For these Francophones and Francophiles, the Maple Sugar Festival is a magnificent opportunity to get together, speak French and celebrate the country’s French-Canadian roots. Although the festival is basically a community activity, it is increasingly oriented towards welcoming visitors. Many people seize this opportunity to go and have fun outdoors.
The multicultural face of Alberta’s Francophone community
The Association canadienne-française de l’Alberta (ACFA), founded in 1926 to defend the rights of French Canadians and to promote French language and culture, is increasingly tailoring its approach to take into account the new face of Alberta’s international and multicultural Francophone community. Since the perception of Francophones by the English-language majority is also much more favourable than it used to be, ACFA strives to develop and promote an inclusive community in which all Francophones can flourish and in which all Francophiles are valued.
The Maple Sugar Festival is an example of this new approach. The Métis and Indigenous peoples, who are traditional allies, take part in the festival, and newcomers are invited to express themselves while discovering the historical roots of the French Canadians and taking the opportunity to appropriate these roots for themselves. As for the Anglophone population, it is now more welcome than ever, thanks to the bilingual presentations and information.

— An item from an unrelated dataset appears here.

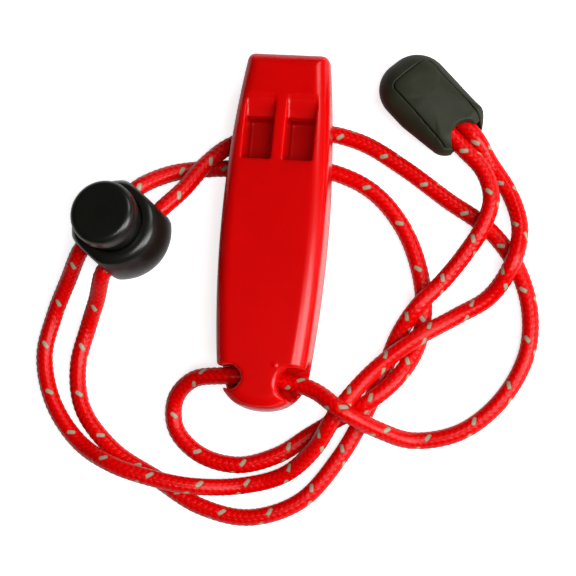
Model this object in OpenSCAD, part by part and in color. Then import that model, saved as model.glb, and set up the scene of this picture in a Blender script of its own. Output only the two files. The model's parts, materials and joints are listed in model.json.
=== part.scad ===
// Training whistle on a neck cord: a slim whistle with two chambers, a braided
// cord threaded through its tail, a round two-hole cord lock with a sprung button,
// and a cord end with a hinged lid that holds both tips of the cord.
// Millimetres. The whistle lies on its flat back, +Y is its mouth end, +Z its front.
// The origin is the bottom centre of the whistle's own box.

/* [Whistle body] */
// Length from the mouth end to the tail
whistle_l = 67; // [64:0.5:72]
// Greatest width
whistle_w = 19.4; // [18.6:0.2:24]
// Greatest thickness
whistle_t = 13.4; // [12.8:0.1:16]
// Radius of the long curve of each side
side_r = 247; // [220:1:500]
// How far the widest place lies ahead of the middle
widest_y = 1; // [-4:0.5:4]
// Radius of the long curve of the front
front_r = 307; // [280:1:600]
// How far the thickest place lies behind the middle
crown_back = 8; // [4:0.5:12]
// Rounding of the outer edges
edge_r = 1.8; // [1:0.1:2]
// Radius of the round tail
tail_r = 8.4; // [7.8:0.1:9]
// Where the flat of the back ends and the back starts to rise
flat_end_y = -2; // [-6:0.5:0]
// Where that rise ends, behind the mouthpiece
rise_end_y = 9.5; // [8:0.5:10]
// Height of the back at the end of the rise
rise_z = 3.65; // [3.5:0.05:4]
// Height of the back at the mouth end
mouth_back_z = 4.4; // [4:0.1:4.8]
// Height of the join between the two shells at the tail
join_tail_z = 4.4; // [4:0.1:5]

/* [Air ways] */
// Width of each of the two air ways
channel_w = 5.45; // [4.6:0.05:5.8]
// Rib between the two air ways
rib_w = 2.3; // [1.8:0.1:3]
// Distance from the mouth end to the windows
mouthpiece_l = 12.5; // [12:0.1:14]
// Length of the windows
window_l = 8.1; // [6:0.1:9]
// Height of the blowing slots at the mouth
slot_h = 1.8; // [1.4:0.1:2]
// Height of the blowing slots at the windows
jet_h = 1.2; // [1:0.1:1.4]
// Thickness of the lip over each blowing slot
lip_t = 0.5; // [0.4:0.05:0.8]
// How deep the lip lies below the front
lip_depth = 1.6; // [1.4:0.1:2]
// Length of the ramp from the front down to the lip
ramp_l = 4.8; // [4:0.1:8]
// Thickness of the edge that splits the air
edge_t = 0.35; // [0.3:0.05:0.6]
// Length over which the wall behind that edge thickens
edge_l = 6.6; // [5:0.1:8]
// Wall in front of the chambers
front_wall = 2.2; // [1.8:0.1:2.6]
// Wall behind the chambers
back_wall = 1.6; // [1.2:0.1:2]
// Wall between the longer chamber and the cord's recesses
tail_wall = 4; // [2:0.1:5]
// How much shorter the second chamber is
shorter_by = 6; // [3:0.5:10]
// Play of the slot blocks between the channel walls
block_play = 0.05; // [0.02:0.01:0.1]

/* [Cord eye in the tail] */
// Distance from the tail to the tunnel
tunnel_in = 6.2; // [6:0.1:7]
// Height of the tunnel
tunnel_z = 7.2; // [6.8:0.1:7.6]
// Room around the cord in the tunnel
tunnel_play = 0.5; // [0.4:0.05:0.8]
// Width of the bridge between the two recesses
bridge_w = 6.6; // [5.6:0.1:7.6]
// Length of the straight part of the tunnel
tunnel_l = 5.4; // [4.6:0.1:5.5]
// Radius of the recesses
recess_r = 3; // [2.8:0.1:3.4]
// Radius of the flared mouth of the tunnel
flare_r = 3.6; // [3.4:0.1:4.2]
// Length of the flare
flare_l = 5.2; // [4.8:0.1:6]
// Diameter of the moulding mark
gate_d = 1.2; // [1:0.1:1.6]

/* [Cord] */
// Diameter of the cord
cord_d = 3.2; // [2.8:0.1:3.4]

/* [Cord lock] */
// Diameter of the ball
ball_d = 18.6; // [18:0.1:20]
// Distance across the flats that the cord passes through
flats_w = 15.2; // [15:0.1:17.4]
// Height of the top flat above the ball's middle
ball_top = 5.5; // [5.3:0.1:6]
// Rounding of the rim
rim_r = 0.8; // [0.5:0.1:1]
// Distance between the two cord holes
hole_gap = 6.5; // [6:0.1:6.8]
// Room around the cord in each hole
hole_play = 0.4; // [0.3:0.05:0.5]
// Diameter of the button's head
head_d = 12.3; // [12:0.1:13.4]
// Thickness of the button's head
head_h = 3.5; // [3:0.1:5]
// Rounding of the button's head
head_edge = 1.4; // [0.8:0.1:1.6]
// Diameter of the button's stem
stem_d = 11.2; // [10.8:0.1:11.4]
// Play of the stem in the barrel
stem_play = 0.1; // [0.05:0.01:0.15]
// How far the button is pressed
press = 3; // [2.4:0.1:3]
// Room between the slots and the cord
slot_play = 0.1; // [0.05:0.01:0.2]
// Thickness of the stem below its slots
sill = 1.6; // [1.2:0.1:1.8]
// Outer diameter of the spring
spring_d = 4.2; // [3.6:0.1:4.4]
// Wire of the spring
wire_d = 0.4; // [0.3:0.05:0.5]
// Turns of the spring
turns = 5; // [4:1:6]

/* [Cord end] */
// Width of the cord end
end_w = 13.7; // [13.2:0.1:15]
// Height of the cord end
end_h = 9; // [8.8:0.1:10]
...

Maple products, powerful symbols of the French-Canadian culture
Throughout Canada, in all the provinces and territories, maple products have come to predominate as symbols of traditional French-Canadian culture, or even of the French fact in Canada, even though the origin of the practice is Indigenous. It is often during a celebration, a “sugar party” or a sugar festival that Francophones get together and welcome visitors to taste maple products.
Maple syrup is a cultural trait so intimately associated to Francophones in Canada that they celebrate it throughout the country, even in regions like Calgary where its production is non-existent. The organizers of these events bring the precious liquid in from Quebec, the world’s biggest producer of maple syrup, where the only majority Francophone population in Canada lives. The delightful taste of maple products and the universal penchant—at least among children—for sweet things assures the success of the Maple Sugar Festival.
Maple products seem to be an effective symbol chosen by native Canadian Francophones to identify and enjoy themselves and make new acquaintances.